Well, no actually. Celebrities who hired themselves big-time agents to turn them into brands are now being sucked dry by their own demands. In Hollywood, as Tad Friend reported in his New Yorker profile of William Morris President Dave Wirtschafter, agents like to talk about artists taking over an "environment," a "universe," a "space" such as the "musically capable girl-band space inhabited by the Donnas." Or "Suddenly, the Sarah Michelle Gellar space is meaningful."

But the wholesale commodification of talent means that the person occupying that "space" has to be manifest in every available outlet, orifice and time slot. It’s a fab new world for stars with a tiny or tenuous relationship with talent. Except for the odd wardrobe meltdown or collapse from anorexia or substance abuse, they thrive on it. There’s a whole raft of reality-show divas on the covers of magazines like Us and In Touch who have been minted for this very need. It’s the human equivalent of straight-to-video: Skip the talent part and go directly to fame. But the genuinely, or even minimally, creative artist or performer who carries around the usual bundle of frail nerves, ill temper and gloomy introspection learns that the multimedia universe is becoming a place where you can sicken and die from the sight of your own reflection.

How some of the nervier artists feel in the land of opportunity is well illustrated in an interesting little documentary directed by Rosanna Arquette, "All We Are Saying," that’s at the Tribeca Film Festival. It’s about musicians, but it could just as well be about filmmakers or writers or painters, and it features exceptionally honest and heartfelt interviews with, among others, David Crosby, Sting, Stevie Nicks, Joni Mitchell and members of Radiohead and Aerosmith. Many of these aging rebels, it seems, feel lost and buffeted by the multimedia, synergistic, conglomeratized, marketing-driven business behemoths that have shut down the options of where they can work while amping up the demands for product and promotion. They all seem to long for a creative connection in a world where the energy is only on the selling side of the business.

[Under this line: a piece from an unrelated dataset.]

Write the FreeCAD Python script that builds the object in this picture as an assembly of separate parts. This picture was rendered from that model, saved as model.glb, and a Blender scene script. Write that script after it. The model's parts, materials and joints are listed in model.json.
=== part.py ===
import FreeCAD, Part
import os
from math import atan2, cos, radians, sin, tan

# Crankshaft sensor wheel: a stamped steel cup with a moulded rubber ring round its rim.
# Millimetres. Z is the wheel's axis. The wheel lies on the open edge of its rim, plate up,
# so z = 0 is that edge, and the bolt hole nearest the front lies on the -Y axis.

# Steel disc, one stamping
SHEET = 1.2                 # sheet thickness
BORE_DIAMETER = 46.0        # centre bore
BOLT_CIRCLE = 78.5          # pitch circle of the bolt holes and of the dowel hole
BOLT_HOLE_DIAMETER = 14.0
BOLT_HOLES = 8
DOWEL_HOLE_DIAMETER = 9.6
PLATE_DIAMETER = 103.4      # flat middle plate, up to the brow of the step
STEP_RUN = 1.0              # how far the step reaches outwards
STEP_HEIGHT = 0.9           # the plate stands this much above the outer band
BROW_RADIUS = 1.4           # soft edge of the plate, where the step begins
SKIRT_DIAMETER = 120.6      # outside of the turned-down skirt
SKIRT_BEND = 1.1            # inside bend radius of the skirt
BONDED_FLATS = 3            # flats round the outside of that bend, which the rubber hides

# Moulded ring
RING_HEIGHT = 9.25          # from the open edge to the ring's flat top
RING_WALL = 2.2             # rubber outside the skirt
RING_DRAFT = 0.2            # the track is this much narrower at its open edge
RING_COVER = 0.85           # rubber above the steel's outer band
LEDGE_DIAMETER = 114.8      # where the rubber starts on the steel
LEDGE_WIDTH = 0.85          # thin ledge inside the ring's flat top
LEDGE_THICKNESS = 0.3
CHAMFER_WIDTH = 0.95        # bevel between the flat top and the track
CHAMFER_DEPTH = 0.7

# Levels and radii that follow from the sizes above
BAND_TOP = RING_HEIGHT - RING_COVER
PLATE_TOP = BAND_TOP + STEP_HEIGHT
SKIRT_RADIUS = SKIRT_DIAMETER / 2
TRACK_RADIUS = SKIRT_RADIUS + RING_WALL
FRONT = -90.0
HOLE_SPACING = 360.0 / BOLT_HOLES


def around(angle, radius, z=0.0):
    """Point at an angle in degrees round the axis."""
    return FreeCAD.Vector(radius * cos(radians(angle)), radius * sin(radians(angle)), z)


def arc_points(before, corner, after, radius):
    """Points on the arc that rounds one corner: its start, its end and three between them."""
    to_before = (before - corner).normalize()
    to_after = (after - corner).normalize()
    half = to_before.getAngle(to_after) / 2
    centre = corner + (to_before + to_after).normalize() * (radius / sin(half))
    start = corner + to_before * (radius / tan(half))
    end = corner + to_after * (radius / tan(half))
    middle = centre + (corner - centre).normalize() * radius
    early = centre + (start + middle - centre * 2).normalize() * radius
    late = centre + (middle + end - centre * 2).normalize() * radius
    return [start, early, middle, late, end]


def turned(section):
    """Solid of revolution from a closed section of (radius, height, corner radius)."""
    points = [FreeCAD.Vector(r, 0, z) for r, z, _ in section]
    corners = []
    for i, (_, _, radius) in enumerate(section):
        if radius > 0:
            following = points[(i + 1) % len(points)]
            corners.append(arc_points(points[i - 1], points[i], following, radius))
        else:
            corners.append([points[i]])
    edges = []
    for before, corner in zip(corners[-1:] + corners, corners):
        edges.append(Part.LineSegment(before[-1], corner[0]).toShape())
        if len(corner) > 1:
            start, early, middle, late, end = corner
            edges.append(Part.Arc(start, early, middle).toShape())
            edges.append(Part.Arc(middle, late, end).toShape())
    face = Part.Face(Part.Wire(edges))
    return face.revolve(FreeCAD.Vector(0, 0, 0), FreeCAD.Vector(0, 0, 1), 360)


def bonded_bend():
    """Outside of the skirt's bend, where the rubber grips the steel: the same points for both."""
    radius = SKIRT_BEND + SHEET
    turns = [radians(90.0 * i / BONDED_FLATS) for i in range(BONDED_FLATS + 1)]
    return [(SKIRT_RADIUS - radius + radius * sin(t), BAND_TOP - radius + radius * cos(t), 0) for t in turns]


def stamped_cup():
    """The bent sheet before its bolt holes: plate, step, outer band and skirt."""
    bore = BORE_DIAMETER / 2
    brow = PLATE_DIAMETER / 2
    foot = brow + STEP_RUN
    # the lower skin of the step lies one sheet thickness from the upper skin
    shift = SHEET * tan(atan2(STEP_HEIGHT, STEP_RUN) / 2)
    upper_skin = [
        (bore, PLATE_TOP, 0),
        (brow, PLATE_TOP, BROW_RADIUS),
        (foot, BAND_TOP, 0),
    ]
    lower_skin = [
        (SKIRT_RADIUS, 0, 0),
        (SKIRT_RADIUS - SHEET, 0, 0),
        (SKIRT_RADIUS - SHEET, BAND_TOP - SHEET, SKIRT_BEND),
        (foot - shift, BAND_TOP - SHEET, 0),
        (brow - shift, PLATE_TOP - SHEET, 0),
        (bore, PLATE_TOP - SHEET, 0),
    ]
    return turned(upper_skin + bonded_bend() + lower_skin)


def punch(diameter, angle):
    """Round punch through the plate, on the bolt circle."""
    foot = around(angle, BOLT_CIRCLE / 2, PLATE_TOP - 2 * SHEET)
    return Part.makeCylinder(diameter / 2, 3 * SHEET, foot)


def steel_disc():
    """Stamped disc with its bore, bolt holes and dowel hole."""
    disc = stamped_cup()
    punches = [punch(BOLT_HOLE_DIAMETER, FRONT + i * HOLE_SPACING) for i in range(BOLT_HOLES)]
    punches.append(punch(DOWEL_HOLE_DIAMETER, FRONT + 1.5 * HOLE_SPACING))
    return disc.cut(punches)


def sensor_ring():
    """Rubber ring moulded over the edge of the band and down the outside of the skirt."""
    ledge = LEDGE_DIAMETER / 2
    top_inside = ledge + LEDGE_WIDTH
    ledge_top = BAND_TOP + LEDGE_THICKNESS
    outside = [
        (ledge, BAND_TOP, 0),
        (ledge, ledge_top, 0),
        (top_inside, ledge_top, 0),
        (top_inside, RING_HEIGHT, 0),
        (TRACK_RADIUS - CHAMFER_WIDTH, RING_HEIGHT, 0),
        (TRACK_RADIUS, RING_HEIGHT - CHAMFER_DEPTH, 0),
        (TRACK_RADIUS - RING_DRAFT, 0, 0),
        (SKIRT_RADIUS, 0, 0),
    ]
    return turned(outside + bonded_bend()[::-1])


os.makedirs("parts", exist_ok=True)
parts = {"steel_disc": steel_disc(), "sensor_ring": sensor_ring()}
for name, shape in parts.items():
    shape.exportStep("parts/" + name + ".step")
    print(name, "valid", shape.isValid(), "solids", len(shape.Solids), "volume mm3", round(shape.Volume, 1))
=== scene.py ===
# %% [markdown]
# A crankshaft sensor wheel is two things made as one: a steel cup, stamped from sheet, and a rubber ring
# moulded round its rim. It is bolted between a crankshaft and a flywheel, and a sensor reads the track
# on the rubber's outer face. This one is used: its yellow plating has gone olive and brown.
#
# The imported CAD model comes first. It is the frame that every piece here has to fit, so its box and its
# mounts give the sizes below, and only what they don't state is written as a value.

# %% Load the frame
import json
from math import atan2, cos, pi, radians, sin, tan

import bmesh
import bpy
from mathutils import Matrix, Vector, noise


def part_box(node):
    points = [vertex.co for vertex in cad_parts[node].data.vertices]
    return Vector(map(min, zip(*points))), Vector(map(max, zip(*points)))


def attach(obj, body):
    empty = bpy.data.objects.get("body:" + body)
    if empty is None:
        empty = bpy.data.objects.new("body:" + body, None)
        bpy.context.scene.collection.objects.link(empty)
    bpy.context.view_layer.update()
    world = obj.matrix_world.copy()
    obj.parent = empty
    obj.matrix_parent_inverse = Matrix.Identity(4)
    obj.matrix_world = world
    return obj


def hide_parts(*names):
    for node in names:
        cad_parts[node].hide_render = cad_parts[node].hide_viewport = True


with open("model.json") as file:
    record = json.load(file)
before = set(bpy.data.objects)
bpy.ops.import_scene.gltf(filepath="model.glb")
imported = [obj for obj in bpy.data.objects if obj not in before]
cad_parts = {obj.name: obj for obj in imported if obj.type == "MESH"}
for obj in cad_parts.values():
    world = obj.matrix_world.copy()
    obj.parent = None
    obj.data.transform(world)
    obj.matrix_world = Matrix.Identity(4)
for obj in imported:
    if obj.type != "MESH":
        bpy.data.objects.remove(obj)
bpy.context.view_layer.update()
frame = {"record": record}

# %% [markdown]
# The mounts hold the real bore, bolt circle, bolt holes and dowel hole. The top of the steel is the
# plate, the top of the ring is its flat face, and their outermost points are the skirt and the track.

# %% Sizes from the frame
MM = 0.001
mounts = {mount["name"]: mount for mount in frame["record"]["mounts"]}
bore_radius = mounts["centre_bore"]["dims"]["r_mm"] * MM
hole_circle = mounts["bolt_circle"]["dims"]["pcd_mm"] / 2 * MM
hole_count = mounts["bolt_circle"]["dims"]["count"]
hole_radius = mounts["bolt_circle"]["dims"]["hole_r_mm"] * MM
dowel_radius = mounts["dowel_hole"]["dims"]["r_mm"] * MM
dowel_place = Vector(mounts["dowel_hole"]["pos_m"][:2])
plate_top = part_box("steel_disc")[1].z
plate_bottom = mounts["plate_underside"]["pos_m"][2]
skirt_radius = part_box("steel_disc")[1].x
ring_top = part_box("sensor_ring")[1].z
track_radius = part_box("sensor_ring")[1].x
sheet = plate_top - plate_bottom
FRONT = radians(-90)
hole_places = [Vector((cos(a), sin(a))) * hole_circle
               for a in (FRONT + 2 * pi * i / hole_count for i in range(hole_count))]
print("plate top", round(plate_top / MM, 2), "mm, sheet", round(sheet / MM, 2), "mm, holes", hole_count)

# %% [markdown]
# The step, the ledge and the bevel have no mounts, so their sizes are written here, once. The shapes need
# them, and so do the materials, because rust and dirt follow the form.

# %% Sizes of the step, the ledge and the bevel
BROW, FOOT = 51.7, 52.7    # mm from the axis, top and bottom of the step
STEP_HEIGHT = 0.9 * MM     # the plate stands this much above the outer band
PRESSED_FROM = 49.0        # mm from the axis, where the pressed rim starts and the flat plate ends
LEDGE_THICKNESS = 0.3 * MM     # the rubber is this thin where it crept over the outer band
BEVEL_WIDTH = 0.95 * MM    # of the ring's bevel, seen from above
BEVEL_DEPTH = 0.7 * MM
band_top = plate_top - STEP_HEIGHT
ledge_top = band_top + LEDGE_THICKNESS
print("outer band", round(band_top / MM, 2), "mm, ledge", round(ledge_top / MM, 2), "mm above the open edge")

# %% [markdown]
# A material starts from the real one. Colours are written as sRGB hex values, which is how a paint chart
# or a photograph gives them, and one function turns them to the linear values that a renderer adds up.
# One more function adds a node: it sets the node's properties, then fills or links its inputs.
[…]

"The whole thing is freakin’ chaos," says Radiohead’s Thom Yorke, who has started to resemble a hipper, more elfin version of Uncle Fester from "The Addams Family." "It’s really a good time to go and stand in the shadows again."

"A couple of years ago," a grizzled Crosby tells Arquette, "you had one-quarter of the music business owned by a whiskey company, who then sold it to a French water company, neither of whom would know a song if it flew up their nose and died. They haven’t a clue. They know they moved 40,000 pieces out of Dallas this month, but they have no idea pieces of what."

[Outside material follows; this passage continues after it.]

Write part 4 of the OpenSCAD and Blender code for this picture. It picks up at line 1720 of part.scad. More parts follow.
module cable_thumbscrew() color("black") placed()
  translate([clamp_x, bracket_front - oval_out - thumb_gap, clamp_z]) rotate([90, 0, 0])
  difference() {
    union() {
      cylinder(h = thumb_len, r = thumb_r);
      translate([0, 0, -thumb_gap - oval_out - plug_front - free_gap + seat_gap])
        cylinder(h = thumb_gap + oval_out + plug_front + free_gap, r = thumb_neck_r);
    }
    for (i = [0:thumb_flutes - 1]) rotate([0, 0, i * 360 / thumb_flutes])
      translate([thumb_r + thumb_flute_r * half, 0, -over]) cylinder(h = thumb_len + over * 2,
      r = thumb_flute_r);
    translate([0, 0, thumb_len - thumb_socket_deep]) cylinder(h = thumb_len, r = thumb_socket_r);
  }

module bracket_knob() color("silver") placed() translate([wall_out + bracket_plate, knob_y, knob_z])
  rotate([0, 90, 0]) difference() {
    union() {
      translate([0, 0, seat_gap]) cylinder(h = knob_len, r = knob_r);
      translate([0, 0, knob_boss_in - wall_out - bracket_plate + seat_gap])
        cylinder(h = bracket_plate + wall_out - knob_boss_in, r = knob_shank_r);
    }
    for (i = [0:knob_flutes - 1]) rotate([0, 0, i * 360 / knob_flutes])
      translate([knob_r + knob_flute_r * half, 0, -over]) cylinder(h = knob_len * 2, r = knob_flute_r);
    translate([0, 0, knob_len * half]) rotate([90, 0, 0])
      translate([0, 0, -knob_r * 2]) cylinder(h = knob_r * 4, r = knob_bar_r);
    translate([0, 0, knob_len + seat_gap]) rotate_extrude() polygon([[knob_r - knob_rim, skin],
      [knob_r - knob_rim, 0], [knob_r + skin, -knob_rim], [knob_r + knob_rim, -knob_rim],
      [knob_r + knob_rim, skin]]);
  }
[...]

Joni Mitchell, now a wised-up, beat-up old hippie, likens herself to a horse who can’t go over the jump anymore. Thirty-two years ago, in her great song "Free Man in Paris," she prophetically bemoaned "the work I’ve taken on / Stoking the star-maker machinery / Behind the popular song." Today the machinery is so overwhelming it’s crippling her. She starts to write a song; then the thought of the gantlet of press — "which got dumber and dumber and dumber and shallower and shallower and shallower and more and more hostile" — chases away her muse.

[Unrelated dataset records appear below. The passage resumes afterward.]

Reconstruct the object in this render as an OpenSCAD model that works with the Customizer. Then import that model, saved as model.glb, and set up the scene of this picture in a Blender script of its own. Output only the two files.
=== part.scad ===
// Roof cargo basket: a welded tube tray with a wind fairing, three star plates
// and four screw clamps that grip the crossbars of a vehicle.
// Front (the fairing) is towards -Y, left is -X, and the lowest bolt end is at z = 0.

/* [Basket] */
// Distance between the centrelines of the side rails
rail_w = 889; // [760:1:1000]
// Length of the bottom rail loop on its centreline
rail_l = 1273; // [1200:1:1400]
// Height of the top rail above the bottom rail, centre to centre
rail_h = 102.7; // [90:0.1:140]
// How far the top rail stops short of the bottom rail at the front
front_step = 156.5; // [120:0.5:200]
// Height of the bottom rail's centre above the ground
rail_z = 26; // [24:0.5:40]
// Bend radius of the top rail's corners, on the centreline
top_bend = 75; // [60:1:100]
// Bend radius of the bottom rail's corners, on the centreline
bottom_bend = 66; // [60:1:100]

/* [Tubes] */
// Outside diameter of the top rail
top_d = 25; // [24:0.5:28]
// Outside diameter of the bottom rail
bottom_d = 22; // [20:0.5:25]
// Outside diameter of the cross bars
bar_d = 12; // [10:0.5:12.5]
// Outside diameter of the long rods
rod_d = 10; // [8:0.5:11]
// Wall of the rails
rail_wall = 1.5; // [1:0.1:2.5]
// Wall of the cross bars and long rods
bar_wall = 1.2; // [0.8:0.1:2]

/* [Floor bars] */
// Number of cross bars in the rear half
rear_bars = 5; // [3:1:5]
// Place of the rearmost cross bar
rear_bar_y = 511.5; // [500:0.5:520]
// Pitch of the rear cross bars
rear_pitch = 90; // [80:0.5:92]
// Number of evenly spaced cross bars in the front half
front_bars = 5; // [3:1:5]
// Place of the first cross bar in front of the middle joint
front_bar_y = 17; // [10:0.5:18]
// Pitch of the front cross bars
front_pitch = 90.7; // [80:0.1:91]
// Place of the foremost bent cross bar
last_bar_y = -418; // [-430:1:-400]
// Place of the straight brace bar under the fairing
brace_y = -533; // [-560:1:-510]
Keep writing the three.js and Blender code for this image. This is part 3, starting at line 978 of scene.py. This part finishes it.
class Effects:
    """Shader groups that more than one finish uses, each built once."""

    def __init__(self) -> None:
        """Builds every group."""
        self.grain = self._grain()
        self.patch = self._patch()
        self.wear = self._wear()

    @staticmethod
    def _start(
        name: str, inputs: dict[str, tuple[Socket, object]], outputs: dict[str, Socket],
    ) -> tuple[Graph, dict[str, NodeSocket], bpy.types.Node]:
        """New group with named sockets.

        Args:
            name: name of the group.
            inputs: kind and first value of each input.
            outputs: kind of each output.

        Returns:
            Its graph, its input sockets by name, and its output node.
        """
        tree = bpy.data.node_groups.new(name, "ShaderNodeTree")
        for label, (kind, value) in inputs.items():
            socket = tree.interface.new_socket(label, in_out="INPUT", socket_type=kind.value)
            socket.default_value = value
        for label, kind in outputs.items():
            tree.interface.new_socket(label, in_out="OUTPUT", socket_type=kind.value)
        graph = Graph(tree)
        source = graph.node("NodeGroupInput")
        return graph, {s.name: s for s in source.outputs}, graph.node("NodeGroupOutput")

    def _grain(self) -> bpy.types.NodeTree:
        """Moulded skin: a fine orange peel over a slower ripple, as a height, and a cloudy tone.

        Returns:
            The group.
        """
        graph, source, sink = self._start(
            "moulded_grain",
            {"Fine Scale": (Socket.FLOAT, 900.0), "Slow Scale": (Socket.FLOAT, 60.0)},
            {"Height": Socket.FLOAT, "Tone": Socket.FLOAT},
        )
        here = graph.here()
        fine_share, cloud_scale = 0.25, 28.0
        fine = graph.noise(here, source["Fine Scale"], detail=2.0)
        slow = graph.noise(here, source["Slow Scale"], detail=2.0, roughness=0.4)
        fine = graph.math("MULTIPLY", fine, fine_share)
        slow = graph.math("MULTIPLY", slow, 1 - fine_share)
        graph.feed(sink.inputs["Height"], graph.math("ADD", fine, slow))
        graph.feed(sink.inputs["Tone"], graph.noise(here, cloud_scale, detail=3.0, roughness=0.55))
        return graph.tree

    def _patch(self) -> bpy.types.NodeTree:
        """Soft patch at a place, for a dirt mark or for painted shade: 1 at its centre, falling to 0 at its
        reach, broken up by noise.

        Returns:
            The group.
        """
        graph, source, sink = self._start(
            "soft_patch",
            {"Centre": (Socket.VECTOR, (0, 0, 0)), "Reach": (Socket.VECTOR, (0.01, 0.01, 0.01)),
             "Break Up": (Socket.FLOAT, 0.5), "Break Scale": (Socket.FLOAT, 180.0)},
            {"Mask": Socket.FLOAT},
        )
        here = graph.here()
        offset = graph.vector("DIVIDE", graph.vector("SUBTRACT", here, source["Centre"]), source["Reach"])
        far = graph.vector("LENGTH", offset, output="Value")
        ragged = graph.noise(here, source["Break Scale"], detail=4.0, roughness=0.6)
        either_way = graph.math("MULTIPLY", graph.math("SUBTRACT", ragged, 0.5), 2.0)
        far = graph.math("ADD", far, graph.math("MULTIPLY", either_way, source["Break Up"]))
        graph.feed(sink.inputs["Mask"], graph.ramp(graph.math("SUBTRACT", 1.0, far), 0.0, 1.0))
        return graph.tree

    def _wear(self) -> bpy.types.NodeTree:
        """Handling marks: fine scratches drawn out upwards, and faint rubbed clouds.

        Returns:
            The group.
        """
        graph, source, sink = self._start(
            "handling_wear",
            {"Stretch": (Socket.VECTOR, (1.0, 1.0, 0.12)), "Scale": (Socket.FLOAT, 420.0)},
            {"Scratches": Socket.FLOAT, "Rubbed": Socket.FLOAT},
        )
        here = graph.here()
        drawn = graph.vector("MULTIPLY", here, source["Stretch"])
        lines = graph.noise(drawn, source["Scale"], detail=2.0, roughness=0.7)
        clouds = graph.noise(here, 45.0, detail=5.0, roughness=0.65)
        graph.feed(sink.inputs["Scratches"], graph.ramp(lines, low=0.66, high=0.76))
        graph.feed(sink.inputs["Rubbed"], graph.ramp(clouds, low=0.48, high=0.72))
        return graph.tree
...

These voices are especially striking because you so rarely hear big-time talent talking this way about their work. It doesn’t fit the paradigms of celebrity journalism. Artistic angst — which, after all, only the luckiest people on Earth are in a position to feel in the first place — is not what readers of the fabloids want to hear about. They want to hear about the marital, romantic and weight-gain sufferings of the stars.

The emaciated frame and sad-clown makeup of Michael Jackson as he drifts into court each day in Santa Maria is like the picture of a music industry Dorian Gray. This is what it looks like when you are all burned up from renting out your soul to the beast of supply and demand, its quest for new looks, new sounds, new stunts, new reinvention — all to become the Lord of Neverland. Perhaps it’s not really Michael Jackson at all under that ubiquitous umbrella. It’s just the person occupying the Michael Jackson "space."